Gaussian curvature and the relationship between the shape and the deformation of the Tonga slab

SUMMARY We investigate a particular potential cause of deformation within the subducting Tonga slab: that associated with material that moves over a template while remaining in contact with it. In such a situation both the location and the style of deformation within the material depend, in a predictable way, on the shape of the template, and in particular on its Gaussian curvature. We look for such an association in the Tonga slab, using earthquake locations to define the slab shape and their focal mechanisms to indicate the style of deformation. Only in one place, at 25°S and 500‐600 km depth, does the style of the faulting in the earthquakes demonstrably correspond with that required by the Gaussian curvature if the slab were moving over a template. Although the Gaussian curvature in other parts of the slab, particularly near the ‘hook’ at its northern end, would also require deformation if the slab were moving over a template, the pattern of earthquake mechanisms were in those places is not clear enough to confirm the association.
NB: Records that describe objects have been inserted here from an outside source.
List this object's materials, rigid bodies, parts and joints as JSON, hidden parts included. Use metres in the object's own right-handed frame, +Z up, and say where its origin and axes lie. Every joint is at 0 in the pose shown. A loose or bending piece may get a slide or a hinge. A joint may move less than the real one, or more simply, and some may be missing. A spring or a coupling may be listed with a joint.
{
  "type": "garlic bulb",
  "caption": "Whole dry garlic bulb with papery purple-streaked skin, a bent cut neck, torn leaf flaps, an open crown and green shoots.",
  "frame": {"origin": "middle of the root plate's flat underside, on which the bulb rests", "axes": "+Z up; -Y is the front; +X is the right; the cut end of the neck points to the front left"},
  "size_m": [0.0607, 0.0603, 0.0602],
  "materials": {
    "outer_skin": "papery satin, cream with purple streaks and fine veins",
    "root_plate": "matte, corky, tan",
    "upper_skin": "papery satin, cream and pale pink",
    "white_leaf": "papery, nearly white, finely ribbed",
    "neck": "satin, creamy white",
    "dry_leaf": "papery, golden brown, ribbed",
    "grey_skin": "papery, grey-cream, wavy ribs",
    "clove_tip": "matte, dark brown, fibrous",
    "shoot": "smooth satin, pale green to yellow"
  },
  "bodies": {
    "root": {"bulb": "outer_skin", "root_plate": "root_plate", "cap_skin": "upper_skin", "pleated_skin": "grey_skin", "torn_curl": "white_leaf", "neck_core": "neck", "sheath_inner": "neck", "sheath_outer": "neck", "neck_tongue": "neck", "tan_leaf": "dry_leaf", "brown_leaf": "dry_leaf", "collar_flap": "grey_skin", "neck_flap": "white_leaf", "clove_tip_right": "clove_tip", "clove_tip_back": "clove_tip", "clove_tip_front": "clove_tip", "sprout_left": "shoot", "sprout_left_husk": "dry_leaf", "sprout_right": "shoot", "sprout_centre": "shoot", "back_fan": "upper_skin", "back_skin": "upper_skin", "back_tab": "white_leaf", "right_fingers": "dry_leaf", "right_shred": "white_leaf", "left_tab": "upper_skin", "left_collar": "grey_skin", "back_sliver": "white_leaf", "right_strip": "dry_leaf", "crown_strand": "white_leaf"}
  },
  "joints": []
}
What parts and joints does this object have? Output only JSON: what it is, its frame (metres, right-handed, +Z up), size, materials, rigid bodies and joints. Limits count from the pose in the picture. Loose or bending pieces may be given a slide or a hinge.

Although we are limited by our ability to resolve only the coarsest features (≳ 300 km) of the slab shape, we reach the important conclusion that deformation in response to motion over a template is not the main cause of the intermediate and deep seismicity in the Tonga slab. Most of the earthquakes, and all the biggest ones, occur where, even if the slab were moving over a template, it would not need to deform to do so. Some other explanation is required for these earthquakes.